Swinburne partners with Nous and Ziplet to re imagine vocational education

Swinburne partners with Nous and Ziplet to re-imagine vocational education

Our Work | Case Study

3 Minute Read

RELATED TOPICS

Share Case Study

Swinburne University of Technology is a world-class university focused on creating impact. Swinburne is committed to transforming education through strong industry engagement, social inclusion, a desire to innovate and a determination to create positive change.

Supporting students to be Future-Ready Learners

As part of its 2025 Strategic Plan – which prepared it for technological disruption, growing expectations from industry, and digitalisation – Swinburne sought to develop Future-Ready Learners: graduates who lead in employability and business creation.

Swinburne aimed to transform its vocational education student experience to strengthen graduate employability and improve student satisfaction and retention. Getting there involved establishing design principles, developing a road map, implementing the transformation, measuring success and activating the student voice.

A road map led to principles with tangible applications

To develop a transformation road map, Swinburne and Nous drew on human-centred design techniques.

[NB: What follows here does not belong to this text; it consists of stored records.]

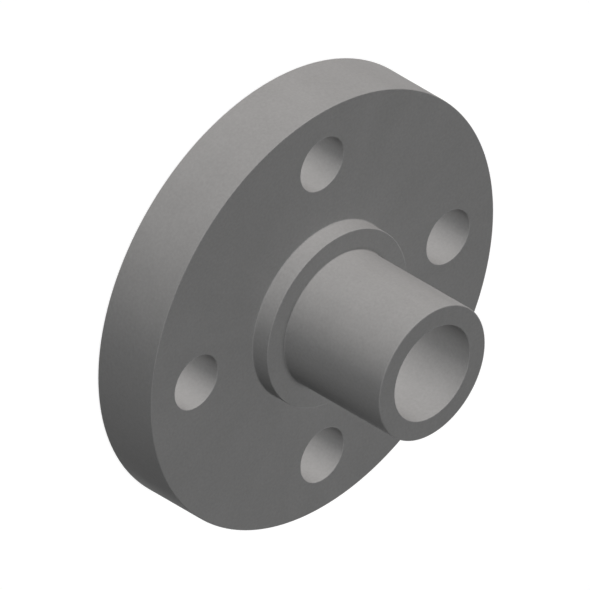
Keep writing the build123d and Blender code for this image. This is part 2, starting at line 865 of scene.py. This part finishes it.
    def build(self, finish: GreyPvc) -> bpy.types.Object:
        """Builds the moulding as one plain mesh.

        Args:
            finish: The finish that it is dressed in.

        Returns:
            The object, at the origin and without modifiers.
        """
        tree = self.tree(finish.material())
        line = self.section().mesh(f"{self.name}_line", tree.attribute)
        piece = bpy.data.objects.new(self.name, line)
        bpy.context.scene.collection.objects.link(piece)
        modifier = tree.modify(piece)
        graph = bpy.context.evaluated_depsgraph_get()
        mesh = bpy.data.meshes.new_from_object(piece.evaluated_get(graph), depsgraph=graph)
        piece.modifiers.remove(modifier)
        piece.data = mesh
        bpy.data.meshes.remove(line)
        mesh.name = self.name
        leftover = mesh.attributes.get(tree.attribute)
        if leftover:
            mesh.attributes.remove(leftover)
        self.weld_seams(mesh)
        return piece


@dataclass(frozen=True)
class Lamp:
    """A lamp of the studio, far away and of even strength, which looks `softness` degrees wide.

    A lamp that casts no shadow is a fill lamp, and does not show in the gloss either.
    """

    name: str
    azimuth: float
    strength: float
    elevation: float = 0.0
    softness: float = 10.0
    colour: tuple[float, float, float] = NEUTRAL
    casts_shadow: bool = False

    def hang(self) -> bpy.types.Object:
        """Puts the lamp in the scene.

        Returns:
            The lamp's object.
        """
        light = bpy.data.lights.new(self.name, "SUN")
        light.energy = self.strength
        light.color = self.colour
        light.angle = math.radians(self.softness)
        light.use_shadow = self.casts_shadow
        lamp = bpy.data.objects.new(self.name, light)
        lamp.visible_glossy = self.casts_shadow
        aim = towards(self.azimuth, self.elevation)
        lamp.location = aim
        lamp.rotation_euler = aim.to_track_quat("Z", "Y").to_euler()
        bpy.context.scene.collection.objects.link(lamp)
        return lamp


@dataclass
class Studio:
    """The white floor, the world and the lamps round the object."""

    lamps: tuple[Lamp, ...] = (
        Lamp("top_lamp", azimuth=0.0, strength=1.62, elevation=90.0, softness=4.0, casts_shadow=True),
        Lamp("key_lamp", azimuth=-15.0, strength=3.2, colour=WARM),
        Lamp("front_lamp", azimuth=30.0, strength=2.42),
        Lamp("side_lamp", azimuth=145.0, strength=0.25),
        Lamp("back_lamp", azimuth=225.0, strength=4.2),
    )
    floor_finish: WhiteFloor = WhiteFloor()
    floor_reach: float = 3.0
    floor_drop: float = 0.0001
    backdrop_light: float = 1.0
    room_light: float = 0.0

    def lay_floor(self) -> bpy.types.Object:
        """Returns:
            The floor.
        """
        reach = self.floor_reach
        corners = [(-reach, -reach), (reach, -reach), (reach, reach), (-reach, reach)]
        mesh = bpy.data.meshes.new("floor")
        mesh.from_pydata([(x, y, -self.floor_drop) for x, y in corners], [], [(0, 1, 2, 3)])
        mesh.materials.append(self.floor_finish.material())
        floor = bpy.data.objects.new("floor", mesh)
        bpy.context.scene.collection.objects.link(floor)
        return floor

    def paint_world(self) -> None:
        """Makes the world white where it is seen and dim where it lights the object."""
        world = bpy.data.worlds.new("studio")
        world.use_nodes = True
        bpy.context.scene.world = world
        board = NodeBoard(world.node_tree)
        sockets = {"Color": WHITE, "Strength": self.room_light}
        dim = board.add("ShaderNodeBackground", None, sockets)
        sockets = {"Color": WHITE, "Strength": self.backdrop_light}
        white = board.add("ShaderNodeBackground", None, sockets)
        sockets = {0: seen_directly(board), 1: dim.outputs[0], 2: white.outputs[0]}
        mixed = board.add("ShaderNodeMixShader", None, sockets)
        board.add("ShaderNodeOutputWorld", None, {"Surface": mixed.outputs[0]})

    def build(self) -> None:
        """Lays the floor, paints the world, hangs the lamps and reports them."""
        bpy.context.scene.view_settings.view_transform = "Standard"
        self.lay_floor()
        self.paint_world()
        for lamp in self.lamps:
            lamp.hang()
            LOG.info("%s at azimuth %.0f, strength %.2f", lamp.name, lamp.azimuth, lamp.strength)


@dataclass
class PictureCamera:
    """The camera of the photograph: an isometric view without perspective.

    The picture's side, the rim's longest diameter and the middle of the flange's front face
    are in the photograph's pixels, from its top left corner. The picture has `upwards` up
    instead of the pipe axis.
    """

    azimuth: float = 45.0
    elevation: float = math.degrees(math.asin(1.0 / math.sqrt(3.0)))
    picture_side: float = 590.0
    rim_across: float = 484.16
    face_at: tuple[float, float] = (321.85, 309.16)
    upwards: Vector = field(default_factory=lambda: Vector((0.0, -1.0, 0.0)))
    distance: float = 1.0

    def place(self, flange: FlangeMoulding) -> bpy.types.Object:
        """Frames the flange as the photograph does.

        Args:
            flange: The moulding, whose rim sets the scale and whose front face the place.

        Returns:
            The camera, made the scene's own.
        """
        pixel = 2 * flange.flange_radius / self.rim_across
        back = towards(self.azimuth, self.elevation)
        right = self.upwards.cross(back).normalized()
        up = back.cross(right)
        middle = (self.picture_side - 1) / 2
        centre = Vector((0.0, 0.0, flange.flange_thickness))
        centre += right * (middle - self.face_at[0]) * pixel
        centre += up * (self.face_at[1] - middle) * pixel

        lens = bpy.data.cameras.new("picture_camera")
        lens.type = "ORTHO"
        lens.ortho_scale = self.picture_side * pixel
        camera = bpy.data.objects.new("picture_camera", lens)
        turn = Matrix((right, up, back)).transposed().to_4x4()
        camera.matrix_world = Matrix.Translation(centre + back * self.distance) @ turn
        bpy.context.scene.collection.objects.link(camera)
        bpy.context.scene.camera = camera
        return camera


def record_colour(frame: Mapping[str, Any], slot: str) -> tuple[float, float, float]:
    """Reads a slot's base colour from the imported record.

    Args:
        slot: The slot's name.

    Returns:
        The colour, linear.
    """
    found = next(entry for entry in frame["record"]["materials"] if entry["slot"] == slot)
    return tuple(found["base_color"])


def main() -> None:
    """Builds the camera, the studio and the moulding, and reports each."""
    logging.basicConfig(level=logging.INFO, format="%(name)s: %(message)s")
    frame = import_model()
    moulding = FlangeMoulding.from_frame(frame)
    camera = PictureCamera().place(moulding)
    LOG.info("%s takes in %.1f mm", camera.name, camera.data.ortho_scale / MM)
    Studio().build()

    piece = moulding.build(GreyPvc(record_colour(frame, SLOT)))
    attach(piece, BODY)
    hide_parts(NODE)
    triangles = sum(len(face.vertices) - 2 for face in piece.data.polygons)
    LOG.info("%s has %d triangles and %d grooves", piece.name, triangles, len(moulding.groove_radii()))


if __name__ == "__main__":
    main()
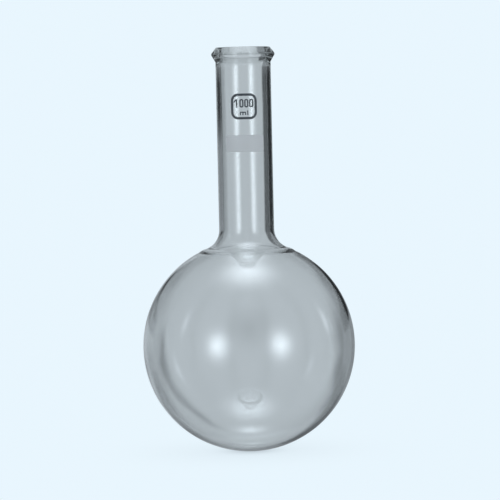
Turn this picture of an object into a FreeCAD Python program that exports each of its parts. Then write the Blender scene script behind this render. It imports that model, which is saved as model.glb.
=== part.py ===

Nous facilitated a Skunk Works Innovation Lab, in which more than 80 Swinburne executives, teaching and corporate staff joined an immersive and interactive workshop to build support for the transformation of learning and to document their ideas. The event included a panel session with industry to discuss their expectations, a student panel to explore their experiences and guest speakers who were leading thinkers on vocational education.

Swinburne partners with Nous and Ziplet to re-imagine vocational education

Then during a four-day design sprint, a core team designed, workshopped and defined the future learning experience and expectations for the upcoming design and piloting phases. A future experience prototype was tested with more than 100 staff, students, stakeholders and industry contacts.

This led to four design principles for transforming learning, and activities to deliver on them:

  1. Authentic immersion in the real world of work and practice. This involves connecting students to businesses, social enterprises and community projects; as well as placing them in immersive learning environments, such as hospital floors.
  2. A guided, relationship-based learning experience. This involves student success coaches, who are peer and industry mentors that support students to achieve their aspirations.
  3. Engaging with industry to co-design and deliver. This involves partnerships with industry and work readiness training, projects and placements.
  4. Targeted investment in people, processes and technology. This involves investing in training and support to build staff capability, technologies and processes.

To put these principles into action, 40 staff formed working groups to implement 11 projects.

Swinburne used Ziplet to activate student voice and understand the impact of change

Key to success was activating the voice of Swinburne students to validate the projects.

To achieve this, Swinburne used Ziplet (formally Loop), an app-based platform that provides continuous, real-time feedback to education institutions and teachers. Swinburne used Ziplet to gather student views on its transformation in two ways:

  1. Teaching and learning model questions, to achieve formative change in the classroom in line with the transforming education principles
  2. Student experience questions, to measure and understand the impact of broader change, with a handful of questions distributed to each student each term.

Through Ziplet, Swinburne captured student sentiment, measured the impact of change and sourced new ideas for continuous improvement.

More than 75 per cent of students provide regular feedback to Swinburne and their teachers, with more than 65 per cent of teachers actively gathering feedback. Swinburne has gathered responses in hours – rather than weeks or months – due to Ziplet being accessed by students on their phones.

Ziplet data is instantly available to relevant Swinburne leaders or teachers, enabling them to connect with students immediately to understand their concerns or make immediate change. Swinburne can verify, effectively in real-time, the extent to which program changes are helping students be work-ready.

Transformation required a concerted effort

Implementing the transformation required a concerted effort across Swinburne. It involved:

  • targeted investments in the e-learning platform Canvas, staff secondments, professional development, technology and equipment
  • developing critical leaders as champions, aligning vision to strategy and embedding it in development plans
  • developing the workforce, including through delivering roadshows to more than 200 staff and setting and communicating key performance indicators
  • a communications roll-out, including poster campaigns, bulletins, videos and an intranet.

The transformation is improving outcomes for students

By the end of 2019, some 60 per cent of Swinburne’s vocational education courses, amounting to 100 courses, have undergone transformation. This includes courses in justice, business, film, nursing, plumbing and engineering.

Now Swinburne is making progress in delivering on its measures of success: to drive increases in student satisfaction, retention and articulation; graduate employment; employer satisfaction with graduates; and student acquisition.

What you can learn from Swinburne

Engage all stakeholders in the organisation in all stages, supporting people to generate ideas and be active supporters.

Not all ideas will be viable, so use agile models to pilot, evaluate and scale up or discontinue.

As well as helping providers iterate education transformation, activating the student voice is critical to achieving buy-in.

External tools like Ziplet can provide assurance with continuous improvement through activating the voices of students.